■ **GIVEN REQUEST**: Only the lines from the first one through the line with "lens: float = 101.15" should be printed, exactly as they appear.

■ **RECORDS TO USE**:
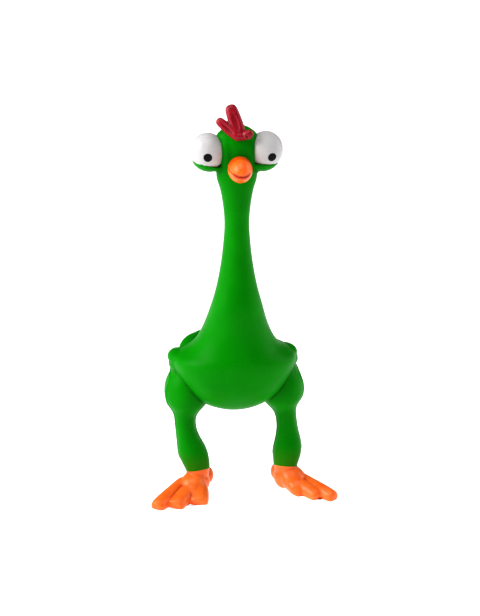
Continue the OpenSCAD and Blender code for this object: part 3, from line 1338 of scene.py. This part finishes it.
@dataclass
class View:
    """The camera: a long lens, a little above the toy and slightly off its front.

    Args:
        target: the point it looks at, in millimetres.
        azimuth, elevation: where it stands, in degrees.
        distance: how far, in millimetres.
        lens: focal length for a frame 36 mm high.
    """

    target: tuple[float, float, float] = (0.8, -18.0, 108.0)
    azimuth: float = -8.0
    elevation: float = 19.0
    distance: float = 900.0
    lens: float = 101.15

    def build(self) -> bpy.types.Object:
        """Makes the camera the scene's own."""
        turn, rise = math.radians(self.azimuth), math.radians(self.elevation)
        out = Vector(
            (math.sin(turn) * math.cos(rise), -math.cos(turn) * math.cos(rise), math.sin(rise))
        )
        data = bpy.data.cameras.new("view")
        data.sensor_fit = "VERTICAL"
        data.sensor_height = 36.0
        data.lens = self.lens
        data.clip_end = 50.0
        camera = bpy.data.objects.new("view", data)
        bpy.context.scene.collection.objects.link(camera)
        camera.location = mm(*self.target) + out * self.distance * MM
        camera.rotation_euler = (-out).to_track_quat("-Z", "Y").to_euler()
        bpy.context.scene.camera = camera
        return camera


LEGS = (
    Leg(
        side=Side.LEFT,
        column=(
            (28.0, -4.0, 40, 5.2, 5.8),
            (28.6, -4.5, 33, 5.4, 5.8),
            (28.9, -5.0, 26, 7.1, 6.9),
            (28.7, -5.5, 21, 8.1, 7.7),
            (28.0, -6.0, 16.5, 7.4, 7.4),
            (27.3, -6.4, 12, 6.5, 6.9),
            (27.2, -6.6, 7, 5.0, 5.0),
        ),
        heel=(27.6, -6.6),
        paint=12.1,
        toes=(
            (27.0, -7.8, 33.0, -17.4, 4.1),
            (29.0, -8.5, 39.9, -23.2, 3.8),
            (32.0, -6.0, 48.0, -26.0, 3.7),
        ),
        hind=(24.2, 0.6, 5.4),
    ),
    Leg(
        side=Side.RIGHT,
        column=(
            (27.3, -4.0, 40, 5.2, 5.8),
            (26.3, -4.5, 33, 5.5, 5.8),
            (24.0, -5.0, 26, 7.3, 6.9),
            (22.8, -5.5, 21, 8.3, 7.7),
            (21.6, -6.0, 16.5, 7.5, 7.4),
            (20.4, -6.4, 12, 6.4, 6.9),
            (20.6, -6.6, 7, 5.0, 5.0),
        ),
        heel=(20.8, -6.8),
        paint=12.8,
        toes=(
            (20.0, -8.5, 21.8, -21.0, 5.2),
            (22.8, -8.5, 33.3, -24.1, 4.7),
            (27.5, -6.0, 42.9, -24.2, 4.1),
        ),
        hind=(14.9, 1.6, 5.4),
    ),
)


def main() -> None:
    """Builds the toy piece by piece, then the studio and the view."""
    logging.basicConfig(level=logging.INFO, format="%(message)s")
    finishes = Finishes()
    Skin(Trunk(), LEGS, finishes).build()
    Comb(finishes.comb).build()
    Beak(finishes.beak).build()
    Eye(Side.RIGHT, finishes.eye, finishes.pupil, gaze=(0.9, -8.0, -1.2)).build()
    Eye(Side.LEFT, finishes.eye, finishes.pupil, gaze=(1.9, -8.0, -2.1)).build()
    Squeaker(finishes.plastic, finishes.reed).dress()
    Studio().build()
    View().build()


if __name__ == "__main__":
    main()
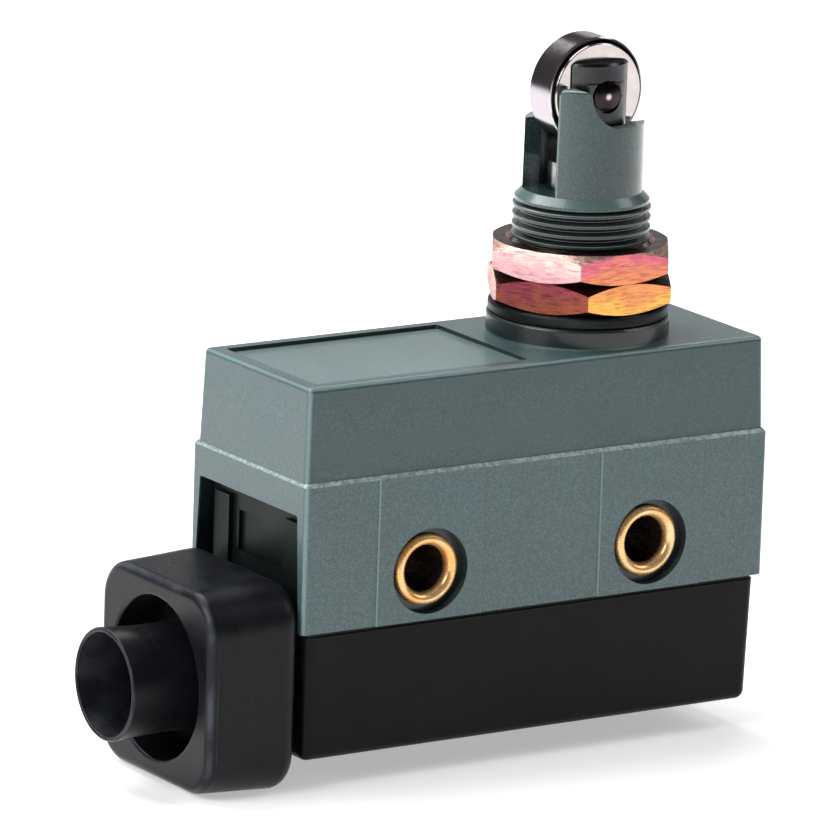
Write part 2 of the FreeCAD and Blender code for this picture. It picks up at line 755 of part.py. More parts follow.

■ **EXERCISE SOLUTION**:
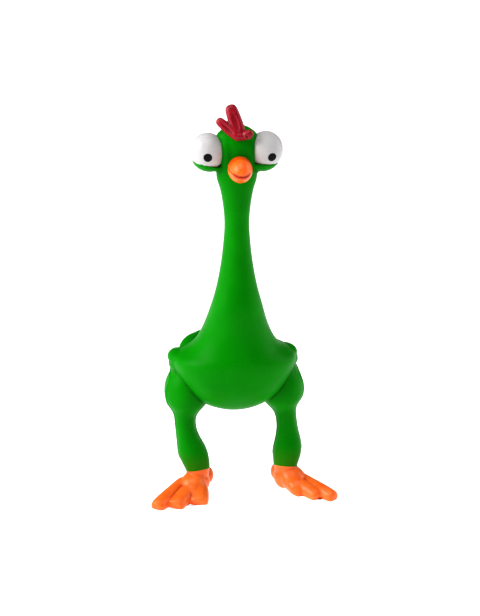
Continue the OpenSCAD and Blender code for this object: part 3, from line 1338 of scene.py. This part finishes it.
@dataclass
class View:
    """The camera: a long lens, a little above the toy and slightly off its front.

    Args:
        target: the point it looks at, in millimetres.
        azimuth, elevation: where it stands, in degrees.
        distance: how far, in millimetres.
        lens: focal length for a frame 36 mm high.
    """

    target: tuple[float, float, float] = (0.8, -18.0, 108.0)
    azimuth: float = -8.0
    elevation: float = 19.0
    distance: float = 900.0
    lens: float = 101.15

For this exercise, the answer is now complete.